You know as soon as anyone hears that the MSI Wind Top AE2210 is a touchscreen computer, they'll have their mucky pups all over your once clear, shiny all-in-one screen. That's going to leave embarrassment if the touch functionality isn't up to much, but we're glad to say that MSI seems to have learnt from the folly of the Asus Eee Top and even the relatively useless touchscreen features of the Acer Z5763.
MSI doesn't specify the type of touch system it uses in the Wind Top AE2210. It detects activity just before you actually touch the surface, so we suspect it's an infrared bar rather than resistive or capacitive.
Generally we found it to be accurate and responsive. The supplied Wind Top software lacks design refinement, and there's no suggestion to run through the calibration process, but you're supplied with the standard Microsoft touch demos and a child-friendly touch paint package.

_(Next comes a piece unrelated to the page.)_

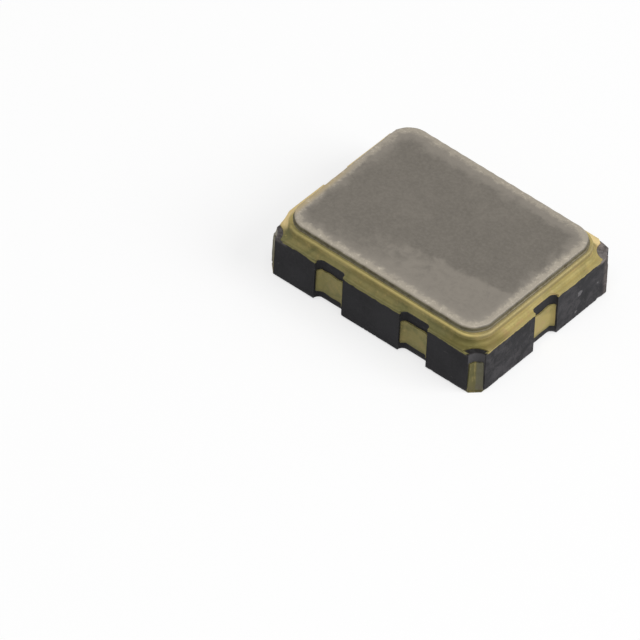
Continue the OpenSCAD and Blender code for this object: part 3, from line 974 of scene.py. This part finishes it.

We also happily used Media Center and other programs with just our fingertips.
The display itself does exhibit a small amount of light leakage at the top and bottom. Oddly, we felt it could have been a touch brighter, but more importantly accurate colours and good viewing angles with that high resolution help to provide an enjoyable display.

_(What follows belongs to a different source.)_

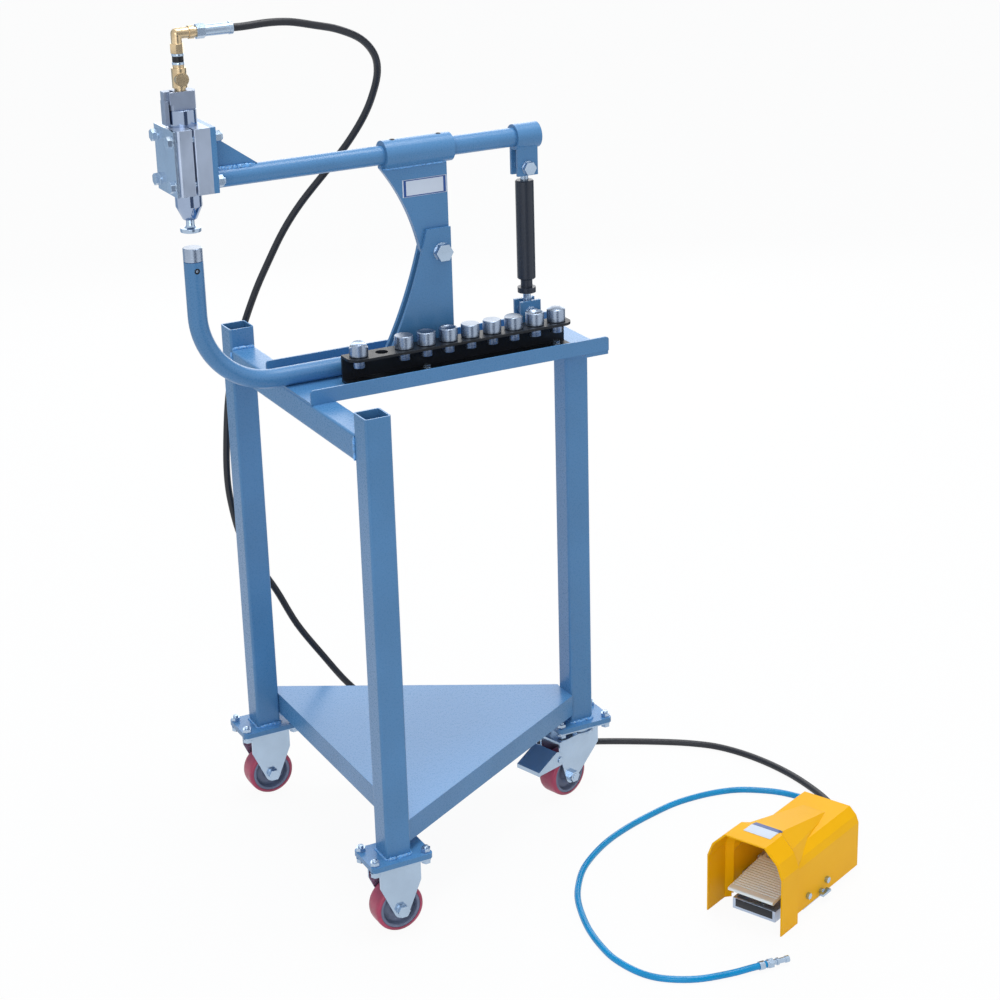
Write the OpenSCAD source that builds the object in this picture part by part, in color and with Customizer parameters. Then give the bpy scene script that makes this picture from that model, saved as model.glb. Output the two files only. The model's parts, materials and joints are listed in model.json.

That's also backed up by the performance of the THX speakers, with genuine range from deep base through the mid range with high tones all being produced, although without much volume.
The 3D performance on the MSI Wind Top AE2210 is its most obvious weakness - don't expect to play games made in the last few years. The recent Lost Planet 2 benchmark even at a 720p resolution returned an unplayable 7fps average. The ageing 3DMark 2006 returned a score of 2654, showing it capable of playing games around the age of Half-Life 2.
We're fans of the latest Sandy Bridge Core i3 processors - for what is an entry-level processor you get a massive amount of processing power that includes Intel HyperThreading and a 3.1GHz CPU speed. This offers high speed media encoding and effortless HD playback.